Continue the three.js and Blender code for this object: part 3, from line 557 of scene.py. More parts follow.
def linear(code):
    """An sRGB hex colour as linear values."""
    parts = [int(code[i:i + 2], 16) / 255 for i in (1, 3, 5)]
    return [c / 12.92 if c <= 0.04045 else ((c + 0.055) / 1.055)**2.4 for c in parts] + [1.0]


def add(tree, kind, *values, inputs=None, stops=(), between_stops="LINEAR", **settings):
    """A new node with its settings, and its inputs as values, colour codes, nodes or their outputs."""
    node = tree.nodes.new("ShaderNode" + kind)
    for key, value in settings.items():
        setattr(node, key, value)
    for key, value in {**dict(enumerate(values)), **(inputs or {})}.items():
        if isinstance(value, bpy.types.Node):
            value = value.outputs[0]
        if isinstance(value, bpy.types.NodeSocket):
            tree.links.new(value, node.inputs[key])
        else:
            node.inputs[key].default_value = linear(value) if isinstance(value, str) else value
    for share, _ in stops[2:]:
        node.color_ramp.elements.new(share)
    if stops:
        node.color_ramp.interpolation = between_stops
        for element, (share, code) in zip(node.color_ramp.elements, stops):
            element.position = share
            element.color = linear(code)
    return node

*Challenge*
Please repeat the listing exactly, with nothing left out.

*Task response*
Continue the three.js and Blender code for this object: part 3, from line 557 of scene.py. More parts follow.
def linear(code):
    """An sRGB hex colour as linear values."""
    parts = [int(code[i:i + 2], 16) / 255 for i in (1, 3, 5)]
    return [c / 12.92 if c <= 0.04045 else ((c + 0.055) / 1.055)**2.4 for c in parts] + [1.0]


def add(tree, kind, *values, inputs=None, stops=(), between_stops="LINEAR", **settings):
    """A new node with its settings, and its inputs as values, colour codes, nodes or their outputs."""
    node = tree.nodes.new("ShaderNode" + kind)
    for key, value in settings.items():
        setattr(node, key, value)
    for key, value in {**dict(enumerate(values)), **(inputs or {})}.items():
        if isinstance(value, bpy.types.Node):
            value = value.outputs[0]
        if isinstance(value, bpy.types.NodeSocket):
            tree.links.new(value, node.inputs[key])
        else:
            node.inputs[key].default_value = linear(value) if isinstance(value, str) else value
    for share, _ in stops[2:]:
        node.color_ramp.elements.new(share)
    if stops:
        node.color_ramp.interpolation = between_stops
        for element, (share, code) in zip(node.color_ramp.elements, stops):
            element.position = share
            element.color = linear(code)
    return node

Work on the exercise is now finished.